Sunday, March 21, 2010

Pigs in the Park!

Hey! It's Rupert here. Yes, I know you were expecting a letter from my Mum, but you deserve the truth. She'd want to tell you a story with a happy ending . . . how Rupert loved visiting the pigs in Holland Park.
Loved visiting the pigs, be blowed!

Here's the story . . . you can judge for yourself!
We were going to see the pigs in the park, or so Mum told me.
"Hold on," I wanted to say, "What's this?"
Pigs . . . ? What were pigs . . .? And what were they doing in Holland Park? Squirrels I knew well, they were there by the dozen. Foxes could be seen frequently if you sat still and kept quiet. I liked squirrels and foxes.

But pigs . . . ?
My Mum explained that it was all part of a cunning plan. An area of the Arboretum was over-run with brambles. Were they to be treated with chemical weed-killer the other wildlife would suffer. Were the brambles to be dug up it would be impossible not to damage the bulbs. Pigs, who rooted out brambles and scorned bulbs, were the perfect solution. A Saddleback sow and three piglets were coming on a two-month visit from Charton Manor Farm in Kent. It would give the pigs a holiday and rid the Arboretum of brambles.
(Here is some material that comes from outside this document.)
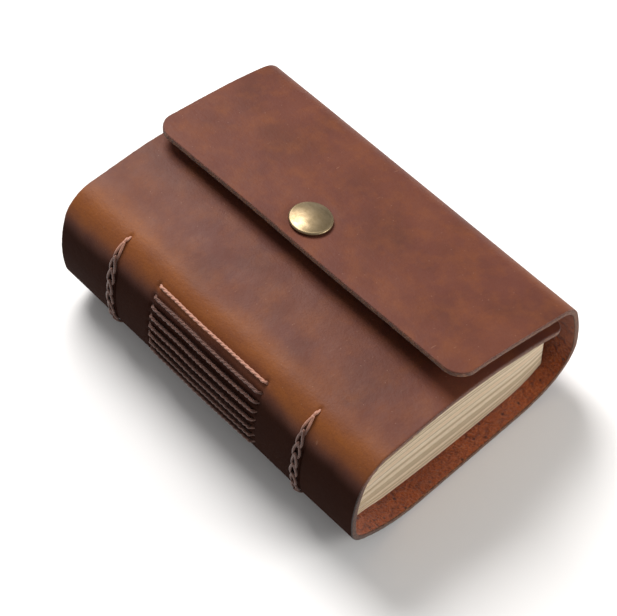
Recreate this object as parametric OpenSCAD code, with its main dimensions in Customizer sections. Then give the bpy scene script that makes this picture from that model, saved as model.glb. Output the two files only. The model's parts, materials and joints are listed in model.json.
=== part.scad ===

From the start of this story I was unhappy. For one thing, I like undergrowth and brambles. Mice and small birds can be seen scuttling under the brambles. Brambles provide cover, and cats like cover. It's only dogs who enjoy vast, open spaces . . . pigs, I was beginning to suspect, had a lot in common with dogs.

Last Friday morning we set off. I didn't want to quench my Mum's enthusiasm, but, between you and me, I was far from happy.

When we arrived I peered nervously under the fence . . . how big was your average pig? Was it mouse-sized or dog-sized? Was it timid, or (unwelcome thought) was it fierce? And, most important of all, what might be its attitude to a visiting cat?

I could see nothing unusual underneath the fence.
Then my Mum picked me up and I had a completely different view. Suddenly I could see this large enclosure . . . with a curious, tunnel thing in the middle . . . but where were the pigs?
A moment later something moved in the far distance. Were those small, fat blobs the piglets . . . ? I wouldn't say I was pleased to see them, but I must admit to a faint interest . . . they were hardly threatening all that way away.
It was only then that I heard an unfamiliar, snuffling sound. It was coming up from the region of Mum's knees . . . curious, I looked down . . .
Good Heavens! What was this . . . ?
Holding me tight, my Mum, who by now was very excited, kept on telling me to look!
Look . . . ? Was she mad . . .?
Would any cat, with the slightest instinct for self-preservation, want to look at that massive, twitching snout . . . those small, beady eyes . . . ? What was more, there was always the slight hope that if I didn't look down at this alarming pig she mightn't look up and see me. With every moment that passed the more certain I became that cats and pigs were not cut out for enduring friendships!
My Mum finally got the message and took me off to a peaceful area of the park where I slowly recovered.

So . . . just in case anyone ever suggests to you that cats enjoy visiting pigs, let me tell you this.

Where pigs are concerned, cats resemble snowdrops an
d daffodils. They'll stoically accept the temporary disruption, but just you watch them rejoice when the disturbance is over, the pigs depart, and peace returns to the park!